The equation for linear regression that can be used to predict the value of the dependent variable (Y) based on the given independent variable(X) is:

**Y = a + b*X + e**

- Y is the value of the dependent variable, a value that is being predicted or explained
- a or Alpha equals the value of Y when the value of X = 0 – a stands for the intercept
- b or Beta is a slope of the regression line; it is the coefficient of X – how much Y changes for each one-unit change in X – we use linear regression to understand the mean change in a dependent variable (Y) given a one-unit change in each independent variable (X).
- X is the value of the independent variable, a value that is predicting or explaining the value of Y
- e is the error term; the error in predicting the value of Y, given the value of X

### How do we fit the best linear regression line?

The regression line is defined with values of a and b. We calculate the line for the available data with the Least Square Method (this is why the simple regression is also called the Linear Least Squares technique). There are other methods, too, but this method is probably the most common method used for drawing the best-fit regression line. So, we minimize the sum of the squares of the vertical deviations from each data point to the line. All deviations are first squared, so when they are added, they do not cancel each other because of the positive and negative values.

Linear models are one of the most common forms of regression and when we have **a continuous dependent variable**, linear regression is probably the first type of regression model we should consider. However, despite the term “linear model”, we can use polynomials and add curvature to the linear regression line. This way we include the interaction effects of the variables.

### What about outliers in linear regression?

In regression, we call outliers all points that fall far away from the “cloud” of other points.
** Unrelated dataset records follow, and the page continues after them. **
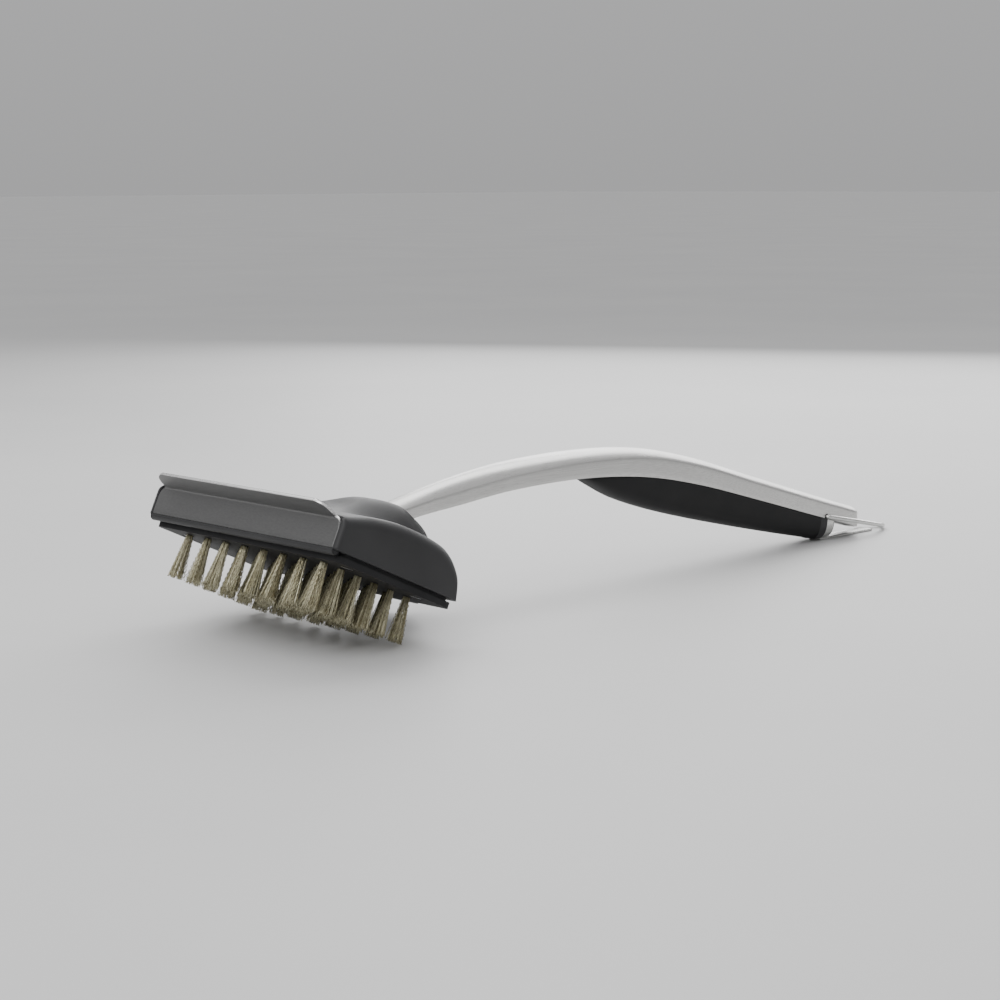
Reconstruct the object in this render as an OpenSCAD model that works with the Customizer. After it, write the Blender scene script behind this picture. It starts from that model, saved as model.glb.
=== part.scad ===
// Grill cleaning brush: a pitched T-shaped head with a scraper and wire tufts,
// an arched stainless handle with a soft belly grip, and a swinging wire loop.
// X runs from the head to the tail, Y across the head, Z up; the brush stands
// on its rear tufts and on the foot under its tail.

/* [Head] */
// Half of the head's width
head_half_w = 69.5; // [64:0.5:72]
// Nose-up pitch of the head against the ground, degrees
head_pitch = 25; // [20:1:28]
// Wall thickness of the moulded shell
shell_wall = 2.5; // [2:0.1:3]
// Corner radius between the shell's top and its sides
side_round = 5; // [3:0.5:6]

/* [Scraper] */
// Half of the scraper's width
scraper_half_w = 66.4; // [60:0.1:66.4]
// Sheet thickness of the scraper
scraper_t = 1.5; // [1.2:0.1:1.6]
// How far the bent edge stands forward of the face
flange_reach = 9; // [5:0.5:12]
// Rise of the bent edge from root to lip
flange_rise = 3.6; // [1:0.2:5]

/* [Bristles] */
// Tufts in one row across the head
tufts_across = 8; // [6:1:8]
// Number of rows
tuft_rows = 6; // [6:1:6]
// Spacing of the tufts across the head
tuft_pitch_w = 14.1; // [12:0.1:14.3]
// Spacing of the rows
tuft_pitch_a = 10.1; // [9:0.1:10.3]
// Free length of a tuft
tuft_len = 21.2; // [18:0.1:24]
// Radius of a tuft at its hole
tuft_root_r = 1.8; // [1.2:0.1:2]
// Radius of a tuft at its tip
tuft_tip_r = 3.6; // [2.4:0.1:4]

/* [Handle] */
// Sheet thickness of the handle
steel_t = 1.2; // [1:0.1:1.4]
// Radius of the rounded tail in plan
nose_r = 9.3; // [8.8:0.1:9.4]

/* [Hanging loop] */
// Wire diameter
wire_d = 2.6; // [2:0.1:2.8]
// Length of the loop from its pivot to the wire's centre at the tip
loop_len = 63.5; // [60:0.5:66]
// Radial clearance of the wire in its bore
pivot_gap = 0.05; // [0.03:0.01:0.08]

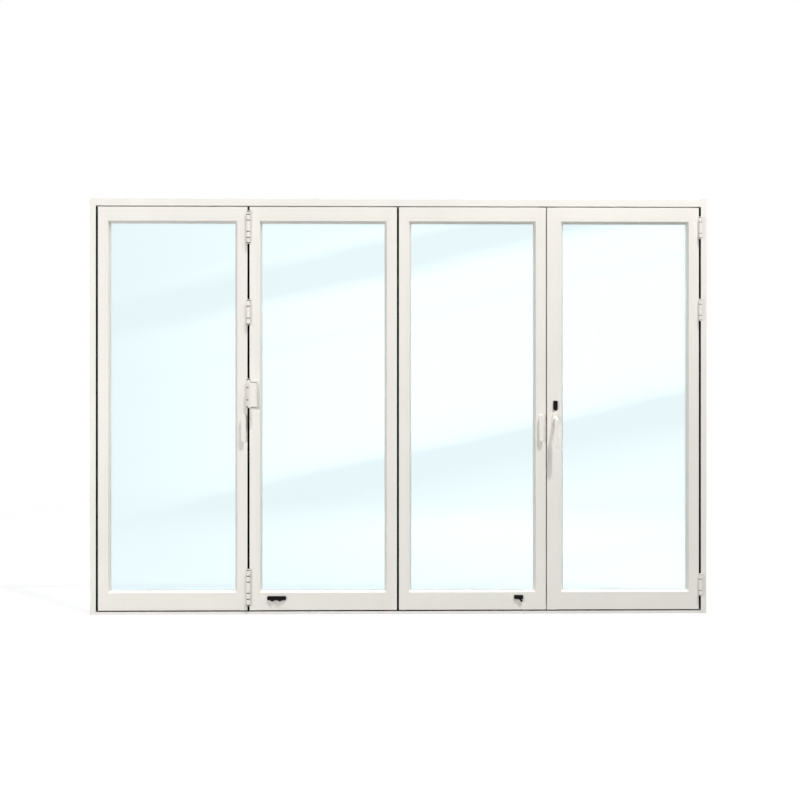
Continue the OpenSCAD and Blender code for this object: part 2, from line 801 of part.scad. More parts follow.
// The second leaf's catch: a plate with two round knobs that hang below its edge
module double_catch() {
    drop = 5;
    proud = 4;
    round_plate(catch_w, catch_h, catch_t, catch_corner);
    for (x = [0.26, 0.66]) translate([catch_w * x, 0, knob_r - drop]) rotate([90, 0, 0])
        cylinder(r = knob_r, h = catch_t + proud);
}

// The third leaf's catch: a plate with a tongue that hangs askew from its middle
module tongue_catch() {
    tongue_w = 10;
    proud = 3;
    round_plate(latch_w, latch_h, catch_t, latch_corner);
    translate([latch_w / 2, 0, latch_h / 2]) rotate([0, -tongue_tilt, 0])
        translate([0, 0, (tongue_w - tongue_len) / 2]) tablet(tongue_w, tongue_len, catch_t + proud);
}

module bottom_catches() {
    x3 = leaf_x[2] + leaf_w - latch_in - latch_w;
    color(black) {
        translate([leaf_x[1] + catch_in, room_y, leaf_z0 + catch_low]) double_catch();
        translate([x3, room_y, leaf_z0 + latch_low]) tongue_catch();
    }
}

head();
jamb(-1);  // left_jamb
jamb(1);  // right_jamb
threshold();
seals();
for (i = [0:3]) {
    left_name = i == 3 ? "_lock_stile" : "_left_stile";
    right_name = i == 3 ? "_hinge_stile" : "_right_stile";
    left_stile(i);
    right_stile(i);
    top_rail(i);
    bottom_rail(i);
    beads(i);
    glass(i);
}
folding_spacers();
spacers(3);  // leaf4_spacers
leaf4_seals();
inner_fold_hinges();
pull_hinge();
outer_fold_hinges();
outer_jamb_hinges();
door_hinge_frame_halves();
door_hinge_leaf_halves();
lever_roses();
lever();
lock_covers();
flat_handle_bases();
leaf1_flat_handle();
leaf3_flat_handle();
bottom_catches();
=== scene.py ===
"""Finishes and small fittings for a bifold glass patio door, and the studio that it stands in."""

import math

import bmesh
import bpy
from bpy.props import FloatProperty, FloatVectorProperty, IntProperty, PointerProperty
from mathutils import Matrix, Vector


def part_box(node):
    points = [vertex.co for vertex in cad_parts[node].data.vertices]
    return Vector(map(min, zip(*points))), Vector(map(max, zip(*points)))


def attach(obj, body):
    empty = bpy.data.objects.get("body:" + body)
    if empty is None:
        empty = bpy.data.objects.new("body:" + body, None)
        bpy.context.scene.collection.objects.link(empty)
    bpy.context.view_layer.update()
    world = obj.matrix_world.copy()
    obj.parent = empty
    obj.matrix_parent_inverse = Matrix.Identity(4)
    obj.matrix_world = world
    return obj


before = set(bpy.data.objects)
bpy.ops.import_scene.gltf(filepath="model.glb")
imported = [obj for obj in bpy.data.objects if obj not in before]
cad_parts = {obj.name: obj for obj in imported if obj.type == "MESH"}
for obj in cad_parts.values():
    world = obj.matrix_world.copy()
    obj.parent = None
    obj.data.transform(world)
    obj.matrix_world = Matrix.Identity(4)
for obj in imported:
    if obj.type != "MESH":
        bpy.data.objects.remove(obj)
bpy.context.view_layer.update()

bl_info = {
    "name": "Bifold Patio Door Finisher",
    "version": (1, 0, 0),
    "blender": (4, 5, 0),
    "location": "View3D > Sidebar > Patio Door",
    "description": "Paints, glazes and fits out a bifold glass patio door, and lights it",
    "category": "Add Mesh",
}

FIXED_BODY = "frame_and_folding_leaves"
SWING_BODY = "swing_leaf"
LEAVES = (1, 2, 3, 4)
MM = 0.001
WELD = 0.001 * MM
SHARP_ANGLE = math.radians(35)

# Nearly all values of a noise lie between these two
NOISE_RANGE = (0.3, 0.7)

# A screw head's outline from the floor of its socket, as shares of its radius and of its rise
SCREW_OUTLINE = ((0, 0.1), (0.4, 0.1), (0.4, 1), (0.75, 0.85), (1, 0.1), (1, -0.5), (0, -0.5))
SCREW_RISE = 0.35

# Soft bands that the glass mirrors: height across the bands on the door, in metres, and brightness
REFLECTION_BANDS = (
    (-0.40, 0.70), (-0.01, 0.62), (0.03, 0.42), (0.07, 0.58), (0.40, 0.60), (0.62, 0.12),
    (0.66, 0.03), (0.77, 0.03), (0.82, 0.75), (0.95, 1.0), (1.44, 1.0), (1.475, 0.8),
    (1.51, 1.0), (1.66, 0.95), (1.74, 0.08), (1.86, 0.05), (1.93, 0.7), (1.97, 0.5), (2.4, 0.6),
)
BAND_SLOPE = 0.225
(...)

These points can be especially important because they can have a strong inﬂuence on the least-squares line. However, not all outliers have the same impact – some are more important and inﬂuential than others. For example, it is very important to observe points that are positioned horizontally on the line, but away from the center of the cloud. They tend to have a strong inﬂuence on the slope of the least-squares line – they pull harder on the line – therefore we call them points with high leverage. Moreover, when these high leverage points have such an impact on the slope of the linear line that if we had fitted the line without that specific outlier, that specific point would have been incredibly far away from the least-squares lines. In these cases, we call these high leverage points – influential points, because they influence the slope of the least-squares line.

Should you simply just remove the outliers? This seems like a very inviting thing to do, but don’t throw out data for no reason other than it makes the data look bad. A rule of thumb is that those final models that ignore exceptions usually perform badly. Exceptions are usually there for a reason and whatever final model you create, it should be capable of including outliers.
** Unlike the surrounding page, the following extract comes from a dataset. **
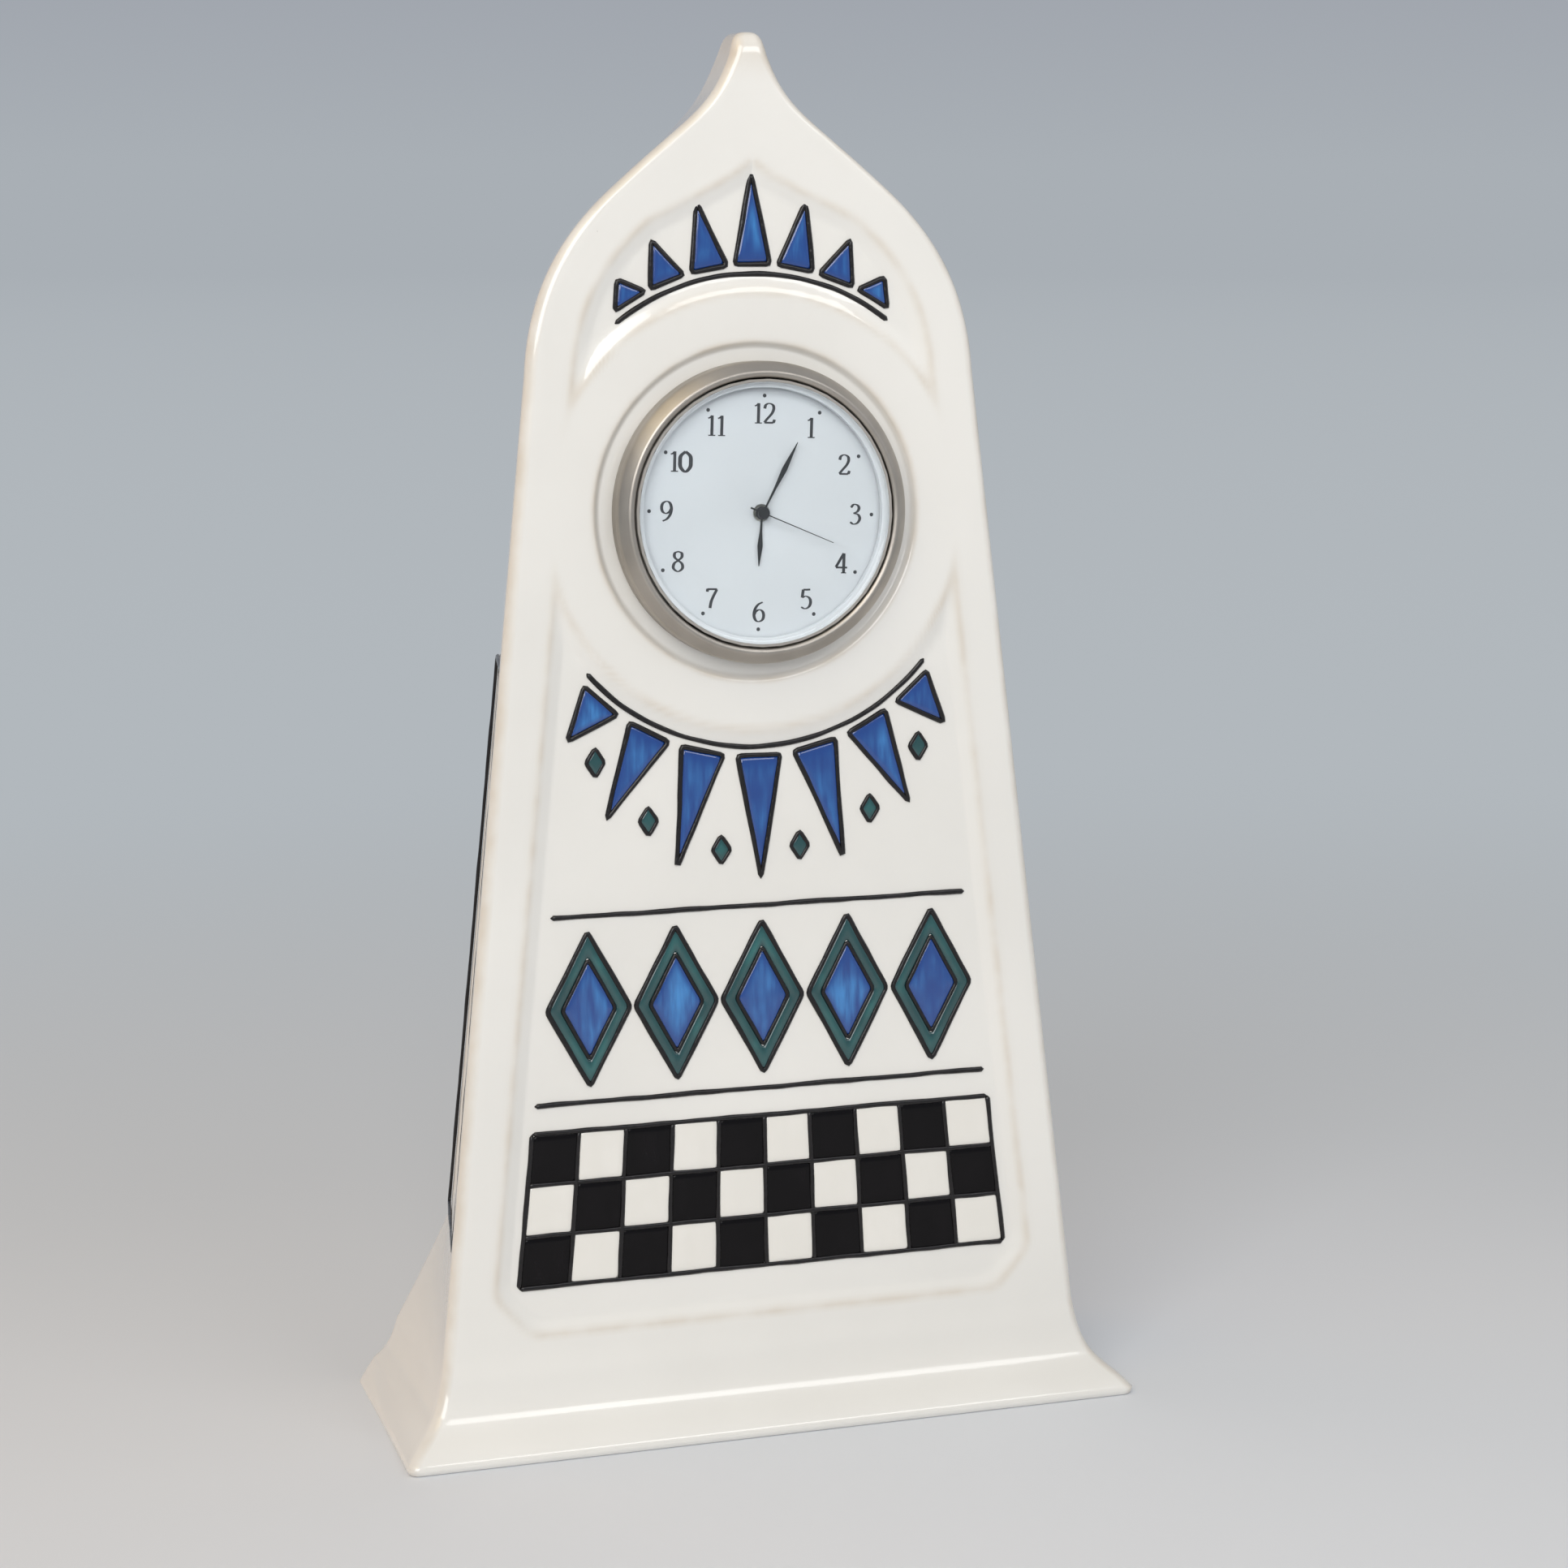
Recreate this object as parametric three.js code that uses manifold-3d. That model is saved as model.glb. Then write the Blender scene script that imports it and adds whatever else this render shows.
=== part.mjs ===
// Pottery mantel clock: a slip-cast, glazed case with a push-in quartz clock insert.
// Millimetres, +Z up, front facing -Y, origin under the middle of the foot.

import * as THREE from 'three';
import { mergeVertices } from 'three/addons/utils/BufferGeometryUtils.js';
import Module from 'manifold-3d';

const wasm = await Module();
wasm.setup();

const radians = THREE.MathUtils.degToRad;

// Case: outside form. A DROP is measured down from the tip.
const HEIGHT = 220;
const FOOT_HALF_WIDTH = 60.9;
const FOOT_DEPTH = 46.6;
const FOOT_LIP = 1.2;
const COVE_HEIGHT = 15;
const SIDE_HALF_WIDTH = 54.85;
const SIDE_LEAN = 0.1092;
const SHOULDER_DROP = 52;
const OGEE_DROP = 23;
const OGEE_HALF_WIDTH = 21.5;
const TIP_DROP = 3.5;
const TIP_HALF_WIDTH = 3;
const CREST_HALF_WIDTH = 0.35;
const TIP_FRONT = 5.15;
const TIP_BACK = 7.3;
const FRONT_FLARE = 7.4;
const BACK_FLARE = 1.6;
const SIDE_DRAFT = 0.2;
const BACK_COVE_HEIGHT = 30;
const BACK_COVE_WIDTH = 12.6;
const BACK_COVE_BEND = 1.1;
const NARROWEST_BACK = 0.8;
const ARRIS_RADIUS = 1.7;

// Handles of the outline's curves: shares of each curve's width and rise, from its start and from its end.
const COVE_HANDLES = [0.474, 0.327, 0.217, 0.812];
const SHOULDER_HANDLES = [0.058, 0.49, 0.507, 0.222];
const OGEE_HANDLES = [0.653, 0.544, 0.179, 0.44];
const TIP_HANDLES = [0.2, 0.55, 0.75, 0];

// Case: hollow, base and sunk panels.
const WALL = 4.2;
const FLOOR = 5;
const HOLLOW_DROP = 21;
const FOOT_RIM = 6;
const RIM_HEIGHT = 1.6;
const VENT_RADIUS = 8;
const PANEL_DEPTH = 1;
const PANEL_BEVEL = 2.4;
const PANEL_MARGIN = 7.2;
const PANEL_BOTTOM = 18;
const PANEL_CHAMFER = 6.4;
const DIAL_SURROUND = 34.2;
const ARCH_DROP = 15.8;
const SIDE_PANEL_TOP = 122;
const SIDE_PANEL_BOTTOM = 33;
const SIDE_PANEL_MARGIN = 5;
const SIDE_PANEL_CHAMFER = 1.4;

// Insert: bezel, crystal, dial and cup, measured outwards from the case's front face.
const DIAL_DROP = 73.5;
const DIAL_TWIST = radians(-2.5);
const SEAT_DEPTH = 0.8;
const SEAT_RADIUS = 26;
const BEZEL_RADIUS = 23.5;
const BEZEL_PROUD = 4.8;
const BEZEL_EDGE = 2.9;
const BEZEL_ROUNDING = 0.5;
const CRYSTAL_RADIUS = 20.3;
const CRYSTAL_THICKNESS = 1;
const CRYSTAL_BEVEL = 0.15;
const CRYSTAL_SUNK = 0.2;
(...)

Another thing to be careful about is using a categorical predictor when one of the levels has a small number of points because they can become inﬂuential points.

### Linear regression and the key takeaway points

- A relationship between the independent and dependent variables must be linear, which means the data points create a straight line and not a curve or a grouping factor.
- The dependent variable is continuous, independent variable(s) can be continuous or discrete
- Outliers – observations that fall far from the “cloud” of points – can significantly affect the least squares line and the forecasted values.
- Simple linear regression belongs to a group of parametric tests. FOr this reason, assumptions, such as homoscedasticity (the size of an error stays more or less the same across all values for the independent variable), and normal distribution is applied in the data, which must be followed. If your data does not meet assumptions of homoscedasticity and normality, it is better to use a nonparametric test instead, such as the Spearman rank test.
- Multiple regression is sensitive to multicollinearity, autocorrelation, heteroskedasticity therefore estimates are very unstable and sensitive to minor changes.
- When we are working with multiple independent variables, we can select the most significant independent variables with a forward ranking, backward elimination, and a step-wise regression.